§ **Collected material**:
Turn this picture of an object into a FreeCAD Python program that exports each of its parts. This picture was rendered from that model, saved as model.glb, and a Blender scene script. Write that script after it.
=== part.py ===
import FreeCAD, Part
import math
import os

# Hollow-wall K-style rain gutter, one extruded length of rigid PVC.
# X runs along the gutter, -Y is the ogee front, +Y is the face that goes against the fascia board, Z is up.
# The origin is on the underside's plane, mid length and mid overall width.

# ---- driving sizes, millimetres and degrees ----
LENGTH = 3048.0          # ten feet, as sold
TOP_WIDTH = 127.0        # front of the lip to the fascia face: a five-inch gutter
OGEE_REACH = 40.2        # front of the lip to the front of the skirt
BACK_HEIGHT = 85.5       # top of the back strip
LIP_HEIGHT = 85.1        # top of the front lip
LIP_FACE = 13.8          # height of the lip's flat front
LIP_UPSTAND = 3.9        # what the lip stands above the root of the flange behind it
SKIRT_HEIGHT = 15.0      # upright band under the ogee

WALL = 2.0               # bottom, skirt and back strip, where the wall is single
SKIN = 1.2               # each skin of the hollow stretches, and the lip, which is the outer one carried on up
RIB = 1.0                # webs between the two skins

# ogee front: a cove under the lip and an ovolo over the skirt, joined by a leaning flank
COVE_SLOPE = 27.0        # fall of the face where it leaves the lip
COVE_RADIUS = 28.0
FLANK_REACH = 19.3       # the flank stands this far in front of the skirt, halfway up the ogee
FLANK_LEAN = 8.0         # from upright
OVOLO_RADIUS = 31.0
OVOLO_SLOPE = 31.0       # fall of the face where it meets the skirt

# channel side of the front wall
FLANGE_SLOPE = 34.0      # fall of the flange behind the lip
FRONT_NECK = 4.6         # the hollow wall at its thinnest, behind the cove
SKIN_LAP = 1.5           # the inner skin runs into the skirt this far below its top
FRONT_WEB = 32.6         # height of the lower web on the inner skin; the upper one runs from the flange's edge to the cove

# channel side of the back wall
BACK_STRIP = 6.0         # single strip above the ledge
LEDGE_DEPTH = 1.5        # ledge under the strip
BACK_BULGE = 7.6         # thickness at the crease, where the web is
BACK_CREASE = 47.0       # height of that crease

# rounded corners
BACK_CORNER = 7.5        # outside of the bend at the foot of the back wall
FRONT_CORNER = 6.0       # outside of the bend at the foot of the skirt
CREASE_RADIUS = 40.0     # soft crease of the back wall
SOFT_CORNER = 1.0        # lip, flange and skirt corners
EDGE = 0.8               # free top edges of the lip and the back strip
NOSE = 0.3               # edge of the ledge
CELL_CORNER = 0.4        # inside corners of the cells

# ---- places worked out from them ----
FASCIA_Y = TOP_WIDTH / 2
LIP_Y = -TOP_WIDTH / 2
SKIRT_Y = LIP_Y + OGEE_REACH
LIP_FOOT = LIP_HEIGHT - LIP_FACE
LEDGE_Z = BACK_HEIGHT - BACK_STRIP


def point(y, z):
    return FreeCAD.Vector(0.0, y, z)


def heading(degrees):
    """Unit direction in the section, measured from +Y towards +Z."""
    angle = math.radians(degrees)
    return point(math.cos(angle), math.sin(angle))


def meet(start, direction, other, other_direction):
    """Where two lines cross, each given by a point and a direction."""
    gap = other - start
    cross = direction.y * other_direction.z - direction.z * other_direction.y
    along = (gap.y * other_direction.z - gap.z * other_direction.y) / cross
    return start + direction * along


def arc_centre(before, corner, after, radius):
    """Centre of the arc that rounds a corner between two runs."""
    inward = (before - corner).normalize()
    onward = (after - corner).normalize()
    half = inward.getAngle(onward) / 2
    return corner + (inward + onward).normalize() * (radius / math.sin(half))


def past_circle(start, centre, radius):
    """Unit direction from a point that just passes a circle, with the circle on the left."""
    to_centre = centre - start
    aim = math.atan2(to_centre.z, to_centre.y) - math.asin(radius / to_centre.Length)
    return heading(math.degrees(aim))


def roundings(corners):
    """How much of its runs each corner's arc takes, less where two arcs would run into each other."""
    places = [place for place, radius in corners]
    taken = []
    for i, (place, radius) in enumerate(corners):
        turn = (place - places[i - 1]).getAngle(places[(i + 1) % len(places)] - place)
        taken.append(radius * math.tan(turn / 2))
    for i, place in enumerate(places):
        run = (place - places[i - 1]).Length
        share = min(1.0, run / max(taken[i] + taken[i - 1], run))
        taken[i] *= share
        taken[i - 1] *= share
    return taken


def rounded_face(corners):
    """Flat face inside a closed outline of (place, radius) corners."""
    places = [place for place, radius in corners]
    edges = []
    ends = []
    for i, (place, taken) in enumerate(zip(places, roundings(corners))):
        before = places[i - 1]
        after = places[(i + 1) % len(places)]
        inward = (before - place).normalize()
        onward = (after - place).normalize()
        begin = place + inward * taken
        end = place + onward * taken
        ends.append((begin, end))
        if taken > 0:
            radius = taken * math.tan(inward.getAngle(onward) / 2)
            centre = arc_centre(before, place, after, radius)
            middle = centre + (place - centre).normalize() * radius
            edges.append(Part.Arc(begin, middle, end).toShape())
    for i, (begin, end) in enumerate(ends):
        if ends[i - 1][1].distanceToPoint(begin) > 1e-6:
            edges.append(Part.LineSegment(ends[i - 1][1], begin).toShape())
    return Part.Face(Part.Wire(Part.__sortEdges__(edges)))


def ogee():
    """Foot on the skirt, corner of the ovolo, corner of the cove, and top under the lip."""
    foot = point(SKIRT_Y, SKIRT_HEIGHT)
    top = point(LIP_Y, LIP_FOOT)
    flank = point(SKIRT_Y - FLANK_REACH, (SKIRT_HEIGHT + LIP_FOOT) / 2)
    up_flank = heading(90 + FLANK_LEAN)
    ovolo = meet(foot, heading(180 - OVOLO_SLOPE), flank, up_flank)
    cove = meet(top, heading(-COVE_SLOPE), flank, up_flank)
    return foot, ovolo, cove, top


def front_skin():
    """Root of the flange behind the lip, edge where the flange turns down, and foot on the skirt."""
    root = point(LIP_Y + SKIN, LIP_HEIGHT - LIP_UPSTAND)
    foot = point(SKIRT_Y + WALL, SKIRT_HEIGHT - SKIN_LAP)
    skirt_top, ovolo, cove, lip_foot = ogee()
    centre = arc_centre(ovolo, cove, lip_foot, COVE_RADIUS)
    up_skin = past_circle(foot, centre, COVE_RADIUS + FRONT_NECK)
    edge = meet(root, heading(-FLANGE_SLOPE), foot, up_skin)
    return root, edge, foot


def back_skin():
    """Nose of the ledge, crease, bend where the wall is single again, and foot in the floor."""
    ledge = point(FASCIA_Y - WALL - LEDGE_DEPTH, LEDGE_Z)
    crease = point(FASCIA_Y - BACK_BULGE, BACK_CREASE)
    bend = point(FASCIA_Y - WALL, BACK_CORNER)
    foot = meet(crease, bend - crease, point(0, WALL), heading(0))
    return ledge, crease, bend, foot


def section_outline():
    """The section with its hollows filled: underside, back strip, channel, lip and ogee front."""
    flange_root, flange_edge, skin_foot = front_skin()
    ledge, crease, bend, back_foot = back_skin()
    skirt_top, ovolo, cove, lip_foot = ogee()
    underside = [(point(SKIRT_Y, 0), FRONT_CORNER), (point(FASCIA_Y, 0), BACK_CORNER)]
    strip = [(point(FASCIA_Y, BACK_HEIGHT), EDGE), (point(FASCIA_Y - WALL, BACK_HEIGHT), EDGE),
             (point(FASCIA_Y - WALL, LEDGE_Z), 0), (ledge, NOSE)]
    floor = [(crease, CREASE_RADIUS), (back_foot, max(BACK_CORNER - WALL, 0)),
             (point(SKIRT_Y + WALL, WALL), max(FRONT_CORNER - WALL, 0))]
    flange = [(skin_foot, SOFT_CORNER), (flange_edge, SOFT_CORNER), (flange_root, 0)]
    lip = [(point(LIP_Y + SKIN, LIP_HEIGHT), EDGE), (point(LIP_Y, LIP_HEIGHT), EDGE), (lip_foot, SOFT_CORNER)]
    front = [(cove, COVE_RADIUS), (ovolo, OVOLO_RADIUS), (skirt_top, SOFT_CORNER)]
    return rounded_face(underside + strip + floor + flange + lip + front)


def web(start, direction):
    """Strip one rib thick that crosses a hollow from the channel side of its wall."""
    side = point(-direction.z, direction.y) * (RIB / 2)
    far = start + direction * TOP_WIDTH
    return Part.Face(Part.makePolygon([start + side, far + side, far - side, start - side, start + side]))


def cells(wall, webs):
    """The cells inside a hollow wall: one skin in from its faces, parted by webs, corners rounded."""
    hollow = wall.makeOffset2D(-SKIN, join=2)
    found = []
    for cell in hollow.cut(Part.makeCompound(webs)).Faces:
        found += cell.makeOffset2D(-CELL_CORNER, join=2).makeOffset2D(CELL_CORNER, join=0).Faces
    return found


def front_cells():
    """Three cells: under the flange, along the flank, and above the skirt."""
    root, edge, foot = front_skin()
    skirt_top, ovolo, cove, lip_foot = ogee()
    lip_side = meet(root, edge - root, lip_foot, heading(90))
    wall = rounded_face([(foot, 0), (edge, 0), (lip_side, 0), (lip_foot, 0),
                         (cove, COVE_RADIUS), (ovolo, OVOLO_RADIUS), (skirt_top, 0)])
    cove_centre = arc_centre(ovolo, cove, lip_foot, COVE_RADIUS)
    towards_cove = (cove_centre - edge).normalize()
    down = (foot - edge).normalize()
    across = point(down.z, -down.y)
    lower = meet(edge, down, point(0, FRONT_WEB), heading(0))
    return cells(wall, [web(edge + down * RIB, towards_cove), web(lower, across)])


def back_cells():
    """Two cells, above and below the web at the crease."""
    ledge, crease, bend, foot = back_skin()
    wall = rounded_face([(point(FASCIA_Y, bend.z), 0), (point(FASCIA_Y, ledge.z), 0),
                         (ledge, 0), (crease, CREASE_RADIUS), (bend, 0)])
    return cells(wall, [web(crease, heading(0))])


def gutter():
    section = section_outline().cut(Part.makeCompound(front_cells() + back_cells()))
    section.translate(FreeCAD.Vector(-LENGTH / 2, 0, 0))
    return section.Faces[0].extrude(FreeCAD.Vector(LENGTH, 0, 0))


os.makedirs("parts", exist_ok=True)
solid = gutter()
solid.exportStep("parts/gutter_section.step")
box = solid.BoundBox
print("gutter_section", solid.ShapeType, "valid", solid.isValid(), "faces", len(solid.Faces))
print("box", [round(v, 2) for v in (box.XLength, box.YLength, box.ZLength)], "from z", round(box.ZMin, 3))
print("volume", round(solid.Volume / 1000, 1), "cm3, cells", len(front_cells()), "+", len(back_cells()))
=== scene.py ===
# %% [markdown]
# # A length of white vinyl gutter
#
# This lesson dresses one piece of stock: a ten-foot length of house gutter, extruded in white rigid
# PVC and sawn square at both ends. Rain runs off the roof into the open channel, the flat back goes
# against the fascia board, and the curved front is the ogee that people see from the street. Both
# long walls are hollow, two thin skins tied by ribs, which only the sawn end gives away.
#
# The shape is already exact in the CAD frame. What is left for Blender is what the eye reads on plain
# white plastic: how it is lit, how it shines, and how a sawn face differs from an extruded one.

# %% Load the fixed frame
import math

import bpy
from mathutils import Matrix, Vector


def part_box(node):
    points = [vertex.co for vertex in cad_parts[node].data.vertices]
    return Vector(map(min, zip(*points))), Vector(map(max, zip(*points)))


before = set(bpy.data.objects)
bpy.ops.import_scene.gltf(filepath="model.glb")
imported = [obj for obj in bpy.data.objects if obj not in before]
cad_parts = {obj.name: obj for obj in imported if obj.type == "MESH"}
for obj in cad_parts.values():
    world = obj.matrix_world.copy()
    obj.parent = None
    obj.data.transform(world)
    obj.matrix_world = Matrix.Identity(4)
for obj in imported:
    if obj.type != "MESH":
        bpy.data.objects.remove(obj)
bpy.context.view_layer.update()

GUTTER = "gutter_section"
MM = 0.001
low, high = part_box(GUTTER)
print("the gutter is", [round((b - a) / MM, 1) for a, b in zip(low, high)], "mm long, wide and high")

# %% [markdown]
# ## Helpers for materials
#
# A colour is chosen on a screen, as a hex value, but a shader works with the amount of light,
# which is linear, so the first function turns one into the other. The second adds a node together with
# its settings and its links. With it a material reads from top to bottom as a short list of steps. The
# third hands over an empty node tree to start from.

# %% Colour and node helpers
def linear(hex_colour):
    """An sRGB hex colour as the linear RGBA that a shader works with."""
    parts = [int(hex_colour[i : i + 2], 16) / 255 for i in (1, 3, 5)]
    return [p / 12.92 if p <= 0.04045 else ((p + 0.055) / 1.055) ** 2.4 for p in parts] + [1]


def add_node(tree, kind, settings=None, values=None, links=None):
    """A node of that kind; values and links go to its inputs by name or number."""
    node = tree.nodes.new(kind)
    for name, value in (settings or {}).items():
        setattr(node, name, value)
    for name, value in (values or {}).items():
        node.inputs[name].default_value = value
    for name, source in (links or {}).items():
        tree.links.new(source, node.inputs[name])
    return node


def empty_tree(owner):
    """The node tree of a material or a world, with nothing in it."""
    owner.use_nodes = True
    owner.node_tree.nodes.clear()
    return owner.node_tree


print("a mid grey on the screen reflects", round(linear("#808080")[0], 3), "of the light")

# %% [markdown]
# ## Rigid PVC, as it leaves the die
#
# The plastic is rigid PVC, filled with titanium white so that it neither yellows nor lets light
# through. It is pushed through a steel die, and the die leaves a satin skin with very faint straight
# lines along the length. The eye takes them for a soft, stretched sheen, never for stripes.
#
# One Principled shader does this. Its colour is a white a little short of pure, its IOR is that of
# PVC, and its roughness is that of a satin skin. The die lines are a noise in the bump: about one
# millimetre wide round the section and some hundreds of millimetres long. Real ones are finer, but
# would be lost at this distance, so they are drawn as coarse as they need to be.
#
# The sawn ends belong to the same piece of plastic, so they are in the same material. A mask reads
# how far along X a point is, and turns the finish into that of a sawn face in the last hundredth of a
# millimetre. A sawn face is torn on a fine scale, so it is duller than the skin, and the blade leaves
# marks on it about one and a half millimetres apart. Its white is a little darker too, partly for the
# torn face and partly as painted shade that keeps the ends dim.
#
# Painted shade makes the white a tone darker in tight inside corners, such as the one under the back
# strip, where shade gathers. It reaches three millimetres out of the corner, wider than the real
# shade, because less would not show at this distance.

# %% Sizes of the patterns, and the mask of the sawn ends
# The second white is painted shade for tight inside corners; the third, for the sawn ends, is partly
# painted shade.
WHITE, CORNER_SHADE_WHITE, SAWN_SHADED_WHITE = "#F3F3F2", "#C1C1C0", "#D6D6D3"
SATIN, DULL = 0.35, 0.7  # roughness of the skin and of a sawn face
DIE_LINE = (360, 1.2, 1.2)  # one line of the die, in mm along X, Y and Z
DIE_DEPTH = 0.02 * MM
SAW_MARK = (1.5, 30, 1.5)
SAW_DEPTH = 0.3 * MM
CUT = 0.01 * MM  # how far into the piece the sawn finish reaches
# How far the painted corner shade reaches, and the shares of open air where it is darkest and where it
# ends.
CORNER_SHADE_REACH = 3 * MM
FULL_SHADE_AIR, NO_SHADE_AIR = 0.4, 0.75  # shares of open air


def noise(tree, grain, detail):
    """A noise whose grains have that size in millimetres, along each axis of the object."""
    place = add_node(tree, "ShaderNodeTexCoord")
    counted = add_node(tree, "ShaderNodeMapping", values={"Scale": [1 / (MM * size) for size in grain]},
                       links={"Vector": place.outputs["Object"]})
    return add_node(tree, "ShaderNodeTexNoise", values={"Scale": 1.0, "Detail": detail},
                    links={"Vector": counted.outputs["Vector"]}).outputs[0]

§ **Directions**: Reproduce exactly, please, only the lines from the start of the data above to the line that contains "# The origin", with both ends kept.

§ **Solution to the exercise**:
Turn this picture of an object into a FreeCAD Python program that exports each of its parts. This picture was rendered from that model, saved as model.glb, and a Blender scene script. Write that script after it.
=== part.py ===
import FreeCAD, Part
import math
import os

# Hollow-wall K-style rain gutter, one extruded length of rigid PVC.
# X runs along the gutter, -Y is the ogee front, +Y is the face that goes against the fascia board, Z is up.
# The origin is on the underside's plane, mid length and mid overall width.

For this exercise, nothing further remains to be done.